SOURCE EXCERPT:
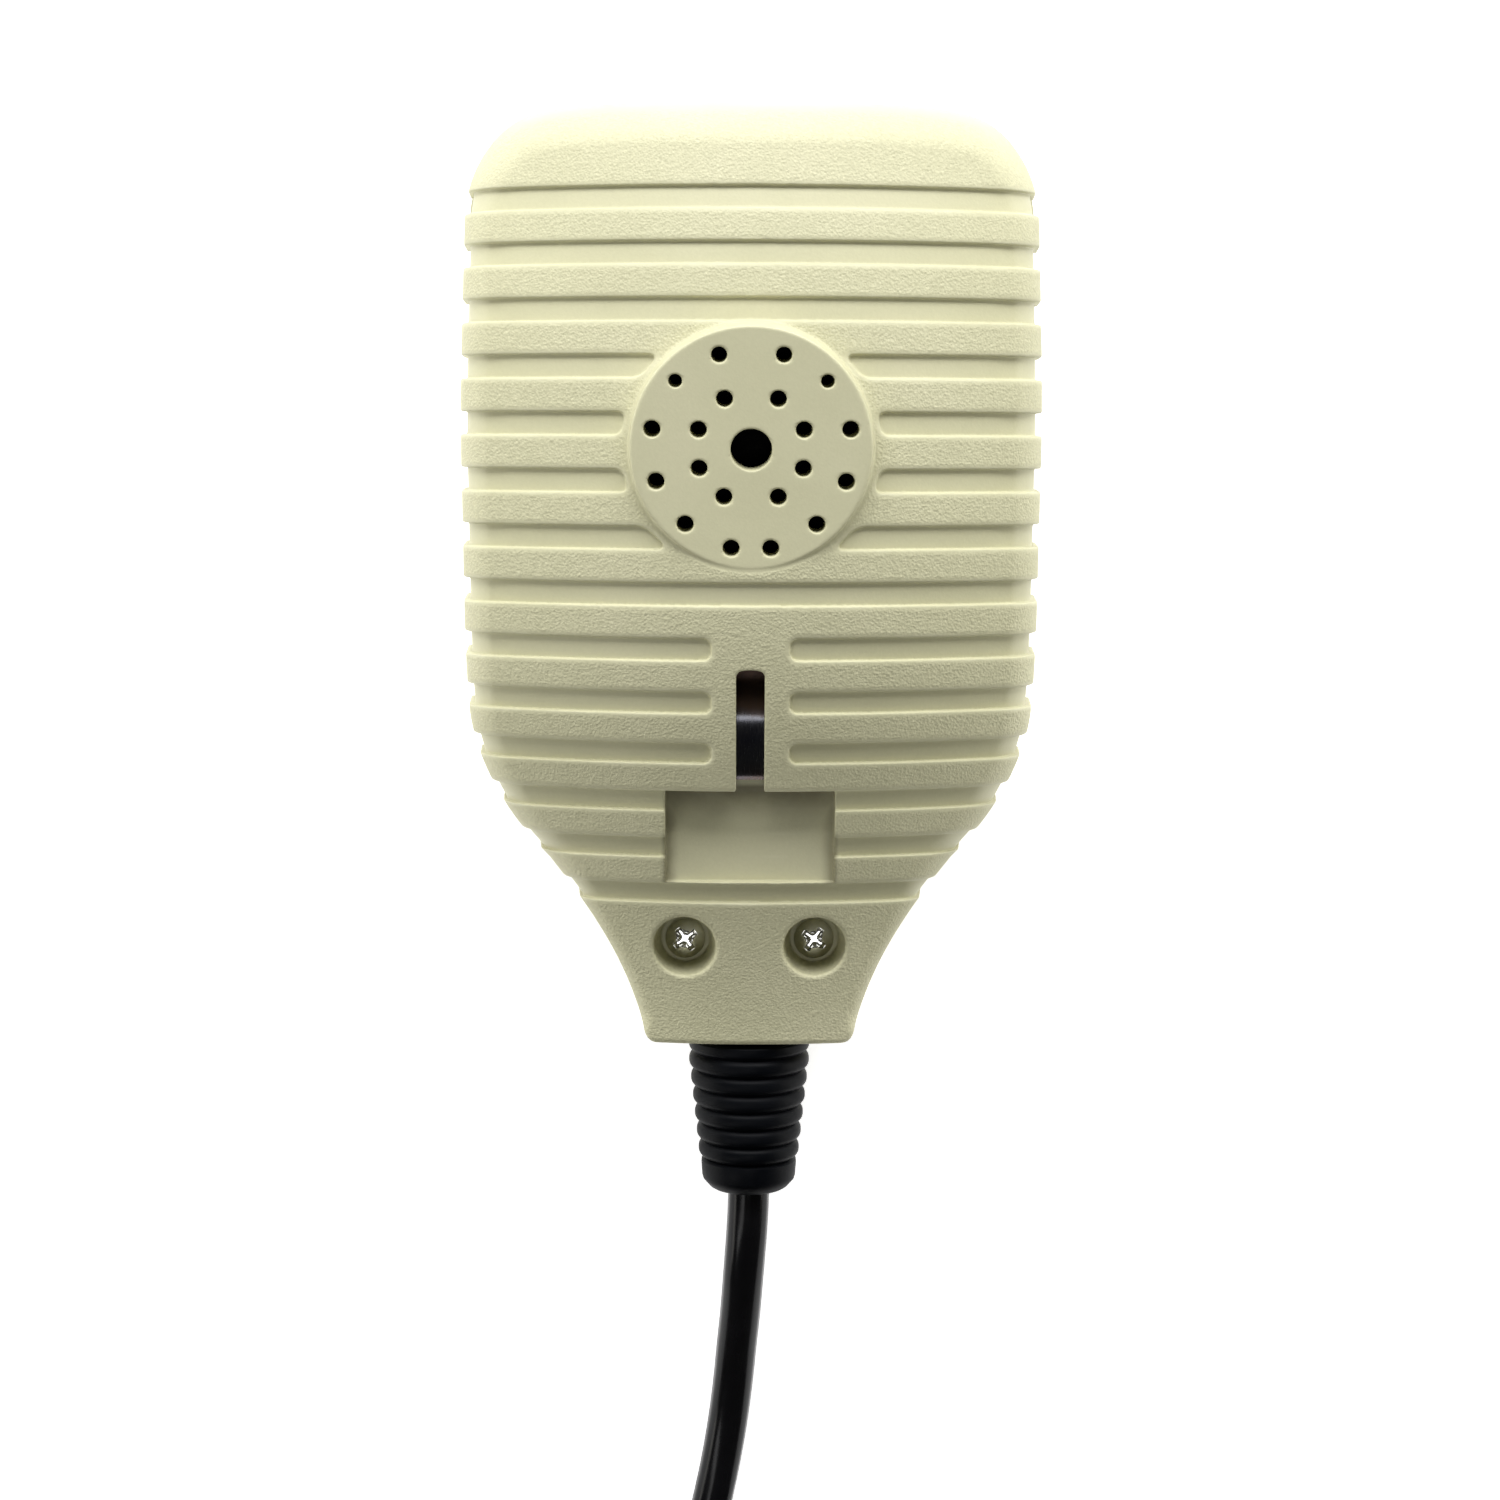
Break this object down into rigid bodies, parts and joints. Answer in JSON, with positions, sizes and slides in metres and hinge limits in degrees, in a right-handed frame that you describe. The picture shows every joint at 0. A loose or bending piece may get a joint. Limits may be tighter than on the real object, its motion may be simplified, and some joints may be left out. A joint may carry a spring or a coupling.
{
  "type": "hand microphone",
  "caption": "Hand-held radio microphone: ribbed two-part case with talk bar, hanger slot, vented disc, strain relief, curly cord and round plug.",
  "frame": {"origin": "under the middle of the case, on the surface that its front face lies on", "axes": "+Z out of the ribbed rear cover, +Y towards the case's top end, +X towards the talk bar's side"},
  "size_m": [0.0923, 0.2556, 0.0368],
  "materials": {
    "case_plastic": "warm cream moulded ABS, fine spark-eroded grain on the ribs, smooth in the grooves",
    "talk_bar_plastic": "dark grey moulded plastic, fine grain",
    "black_rubber": "satin black moulded rubber",
    "cord_jacket": "smooth glossy black PVC",
    "screw_steel": "bright zinc and chromate plated steel",
    "spring_steel": "blue-grey rolled spring steel",
    "capsule_metal": "dull spun aluminium can",
    "plug_metal": "nickel plated brass",
    "contact_brass": "tinned brass",
    "insulator": "dark phenolic moulding",
    "board": "paper phenolic board",
    "felt": "black acoustic felt",
    "grille_cloth": "black woven grille cloth",
    "lead_red": "red PVC insulation",
    "lead_white": "white PVC insulation",
    "lead_blue": "blue PVC insulation"
  },
  "bodies": {
    "case": {"rear_cover": "case_plastic", "front_cover": "case_plastic", "case_screw_left": "screw_steel", "case_screw_right": "screw_steel", "hanger_spring_screw": "screw_steel", "vent_felt": "felt", "grille_cloth": "grille_cloth", "mic_capsule": "capsule_metal", "capsule_holder": "black_rubber", "circuit_board": "board", "board_screw_left": "screw_steel", "board_screw_right": "screw_steel", "board_capacitor": "lead_blue", "board_resistor": "board", "talk_bar_pin": "screw_steel", "talk_switch_body": "insulator", "talk_switch_tag_1": "contact_brass", "talk_switch_tag_2": "contact_brass", "talk_switch_tag_3": "contact_brass", "lead_to_capsule": "lead_red", "lead_to_board": "lead_white", "lead_to_switch": "lead_blue", "strain_relief_boot": "black_rubber", "cord_inner_end": "cord_jacket", "cord_clamp": "screw_steel", "cord_clamp_screw_left": "screw_steel", "cord_clamp_screw_right": "screw_steel", "cord_tail": "cord_jacket", "cord_curl": "cord_jacket", "plug_tail": "cord_jacket", "plug_shell": "plug_metal", "plug_insert": "insulator", "plug_clamp_screw_1": "screw_steel", "plug_clamp_screw_2": "screw_steel", "plug_contact_1": "contact_brass", "plug_contact_2": "contact_brass", "plug_contact_3": "contact_brass", "plug_contact_4": "contact_brass", "plug_contact_5": "contact_brass", "plug_contact_6": "contact_brass", "plug_contact_7": "contact_brass", "plug_contact_8": "contact_brass"},
    "talk_bar": {"talk_bar": "talk_bar_plastic"},
    "talk_switch_plunger": {"talk_switch_plunger": "lead_red"},
    "talk_return_leaf": {"talk_return_leaf": "spring_steel"},
    "hanger_spring": {"hanger_spring": "spring_steel"},
    "plug_coupling_ring": {"plug_coupling_ring": "plug_metal"}
  },
  "joints": [
    {"name": "talk_bar_hinge", "type": "hinge", "parent": "case", "child": "talk_bar", "pos_m": [0.0276, -0.0052, 0.006], "axis": [0, 0, 1], "range_deg": [0, 2.4], "stiffness_Nm_per_rad": 1.2},
    {"name": "talk_switch_travel", "type": "slide", "parent": "case", "child": "talk_switch_plunger", "axis": [-1, 0, 0], "range_m": [0, 0.0006]},
    {"name": "return_leaf_flex", "type": "hinge", "parent": "case", "child": "talk_return_leaf", "pos_m": [0.0242, 0.0335, 0.0062], "axis": [0, 0, 1], "range_deg": [-6.5, 0]},
    {"name": "hanger_spring_flex", "type": "hinge", "parent": "case", "child": "hanger_spring", "pos_m": [0, -0.0099, 0.0243], "axis": [1, 0, 0], "range_deg": [0, 5], "stiffness_Nm_per_rad": 1},
    {"name": "coupling_ring_turn", "type": "hinge", "parent": "case", "child": "plug_coupling_ring", "pos_m": [0.005, -0.174, 0.0095], "axis": [0, -1, 0], "continuous": true}
  ],
  "couplings": [
    {"joint": "talk_switch_travel", "follows": "talk_bar_hinge", "m_per_rad": 0.0135},
    {"joint": "return_leaf_flex", "follows": "talk_bar_hinge", "ratio": -2.52}
  ]
}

PROMPT:
Print back all the lines verbatim.

SOLUTION FOR THIS PROBLEM:
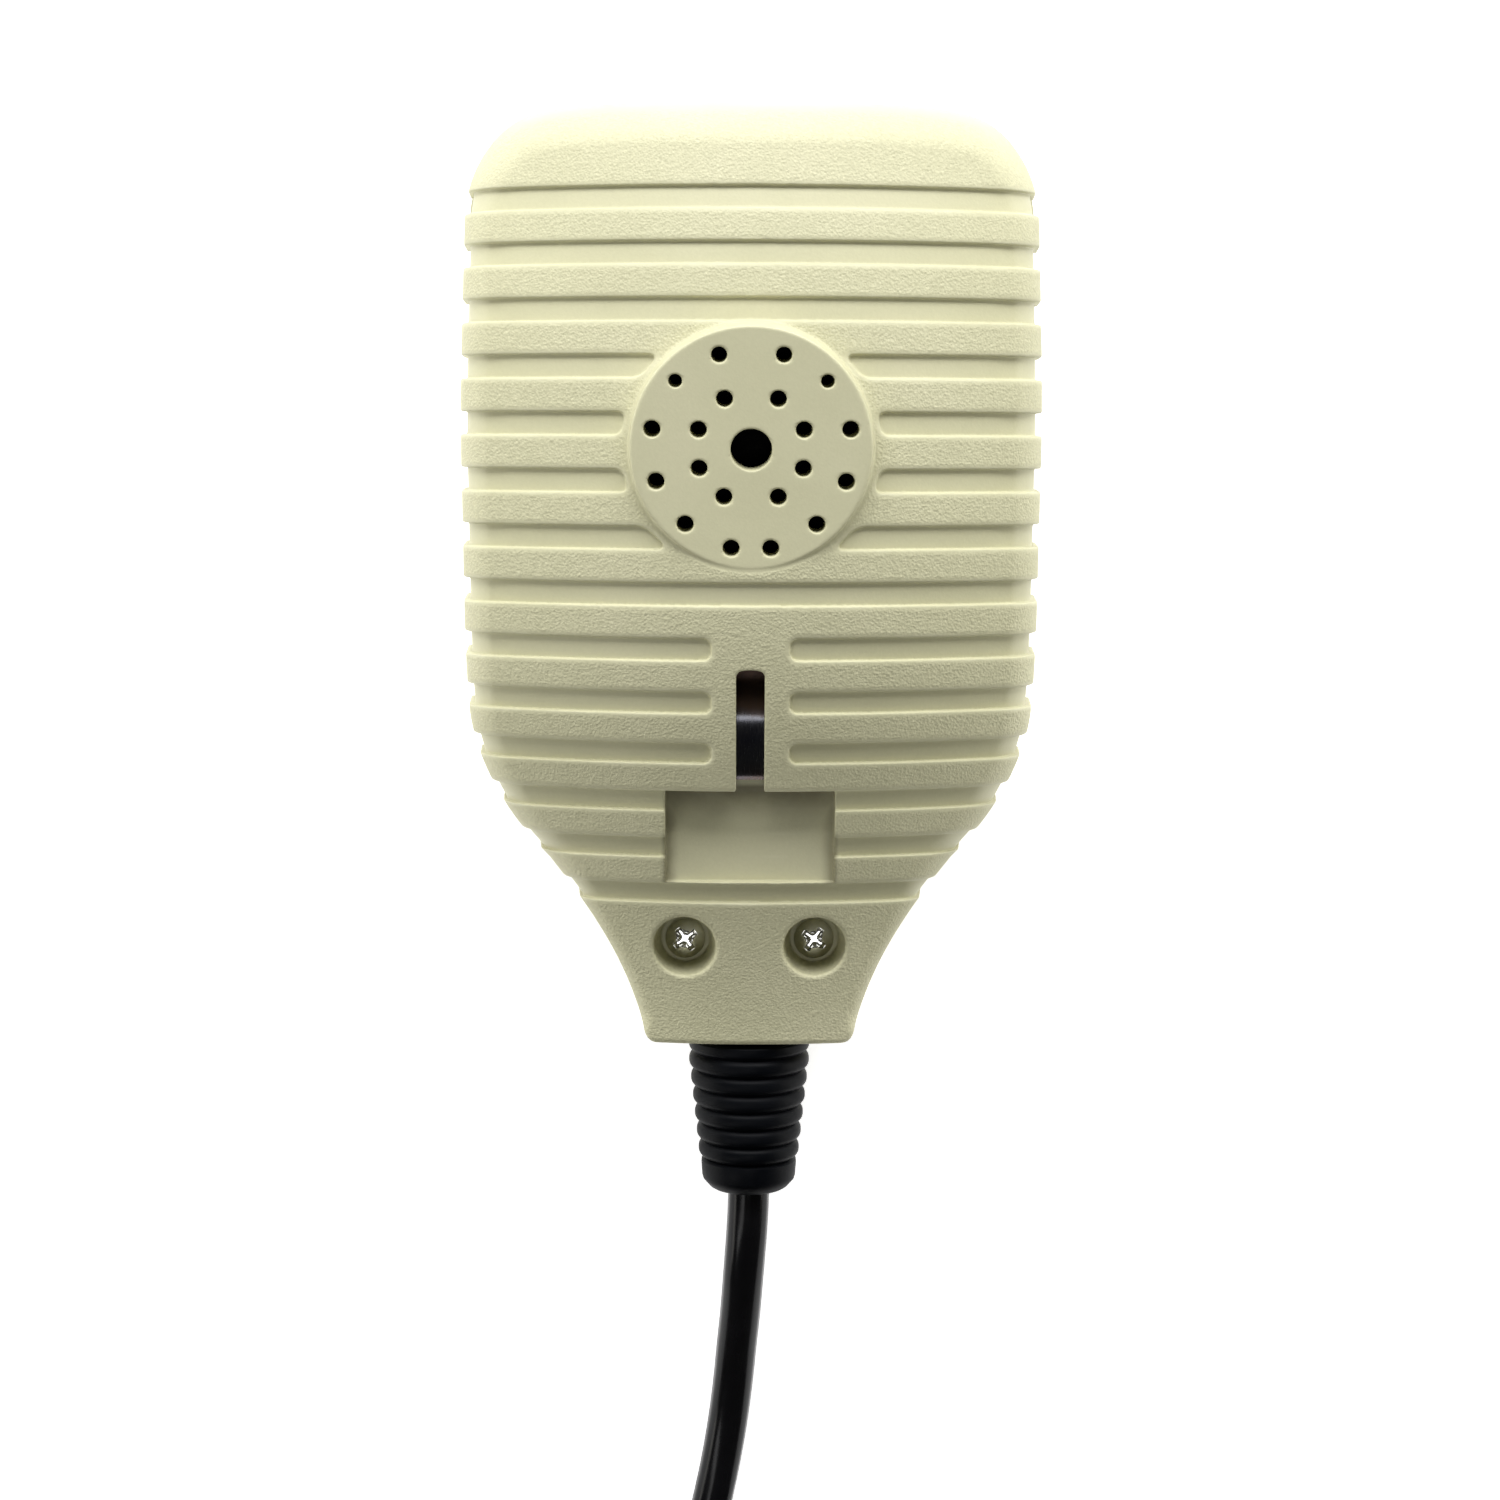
Break this object down into rigid bodies, parts and joints. Answer in JSON, with positions, sizes and slides in metres and hinge limits in degrees, in a right-handed frame that you describe. The picture shows every joint at 0. A loose or bending piece may get a joint. Limits may be tighter than on the real object, its motion may be simplified, and some joints may be left out. A joint may carry a spring or a coupling.
{
  "type": "hand microphone",
  "caption": "Hand-held radio microphone: ribbed two-part case with talk bar, hanger slot, vented disc, strain relief, curly cord and round plug.",
  "frame": {"origin": "under the middle of the case, on the surface that its front face lies on", "axes": "+Z out of the ribbed rear cover, +Y towards the case's top end, +X towards the talk bar's side"},
  "size_m": [0.0923, 0.2556, 0.0368],
  "materials": {
    "case_plastic": "warm cream moulded ABS, fine spark-eroded grain on the ribs, smooth in the grooves",
    "talk_bar_plastic": "dark grey moulded plastic, fine grain",
    "black_rubber": "satin black moulded rubber",
    "cord_jacket": "smooth glossy black PVC",
    "screw_steel": "bright zinc and chromate plated steel",
    "spring_steel": "blue-grey rolled spring steel",
    "capsule_metal": "dull spun aluminium can",
    "plug_metal": "nickel plated brass",
    "contact_brass": "tinned brass",
    "insulator": "dark phenolic moulding",
    "board": "paper phenolic board",
    "felt": "black acoustic felt",
    "grille_cloth": "black woven grille cloth",
    "lead_red": "red PVC insulation",
    "lead_white": "white PVC insulation",
    "lead_blue": "blue PVC insulation"
  },
  "bodies": {
    "case": {"rear_cover": "case_plastic", "front_cover": "case_plastic", "case_screw_left": "screw_steel", "case_screw_right": "screw_steel", "hanger_spring_screw": "screw_steel", "vent_felt": "felt", "grille_cloth": "grille_cloth", "mic_capsule": "capsule_metal", "capsule_holder": "black_rubber", "circuit_board": "board", "board_screw_left": "screw_steel", "board_screw_right": "screw_steel", "board_capacitor": "lead_blue", "board_resistor": "board", "talk_bar_pin": "screw_steel", "talk_switch_body": "insulator", "talk_switch_tag_1": "contact_brass", "talk_switch_tag_2": "contact_brass", "talk_switch_tag_3": "contact_brass", "lead_to_capsule": "lead_red", "lead_to_board": "lead_white", "lead_to_switch": "lead_blue", "strain_relief_boot": "black_rubber", "cord_inner_end": "cord_jacket", "cord_clamp": "screw_steel", "cord_clamp_screw_left": "screw_steel", "cord_clamp_screw_right": "screw_steel", "cord_tail": "cord_jacket", "cord_curl": "cord_jacket", "plug_tail": "cord_jacket", "plug_shell": "plug_metal", "plug_insert": "insulator", "plug_clamp_screw_1": "screw_steel", "plug_clamp_screw_2": "screw_steel", "plug_contact_1": "contact_brass", "plug_contact_2": "contact_brass", "plug_contact_3": "contact_brass", "plug_contact_4": "contact_brass", "plug_contact_5": "contact_brass", "plug_contact_6": "contact_brass", "plug_contact_7": "contact_brass", "plug_contact_8": "contact_brass"},
    "talk_bar": {"talk_bar": "talk_bar_plastic"},
    "talk_switch_plunger": {"talk_switch_plunger": "lead_red"},
    "talk_return_leaf": {"talk_return_leaf": "spring_steel"},
    "hanger_spring": {"hanger_spring": "spring_steel"},
    "plug_coupling_ring": {"plug_coupling_ring": "plug_metal"}
  },
  "joints": [
    {"name": "talk_bar_hinge", "type": "hinge", "parent": "case", "child": "talk_bar", "pos_m": [0.0276, -0.0052, 0.006], "axis": [0, 0, 1], "range_deg": [0, 2.4], "stiffness_Nm_per_rad": 1.2},
    {"name": "talk_switch_travel", "type": "slide", "parent": "case", "child": "talk_switch_plunger", "axis": [-1, 0, 0], "range_m": [0, 0.0006]},
    {"name": "return_leaf_flex", "type": "hinge", "parent": "case", "child": "talk_return_leaf", "pos_m": [0.0242, 0.0335, 0.0062], "axis": [0, 0, 1], "range_deg": [-6.5, 0]},
    {"name": "hanger_spring_flex", "type": "hinge", "parent": "case", "child": "hanger_spring", "pos_m": [0, -0.0099, 0.0243], "axis": [1, 0, 0], "range_deg": [0, 5], "stiffness_Nm_per_rad": 1},
    {"name": "coupling_ring_turn", "type": "hinge", "parent": "case", "child": "plug_coupling_ring", "pos_m": [0.005, -0.174, 0.0095], "axis": [0, -1, 0], "continuous": true}
  ],
  "couplings": [
    {"joint": "talk_switch_travel", "follows": "talk_bar_hinge", "m_per_rad": 0.0135},
    {"joint": "return_leaf_flex", "follows": "talk_bar_hinge", "ratio": -2.52}
  ]
}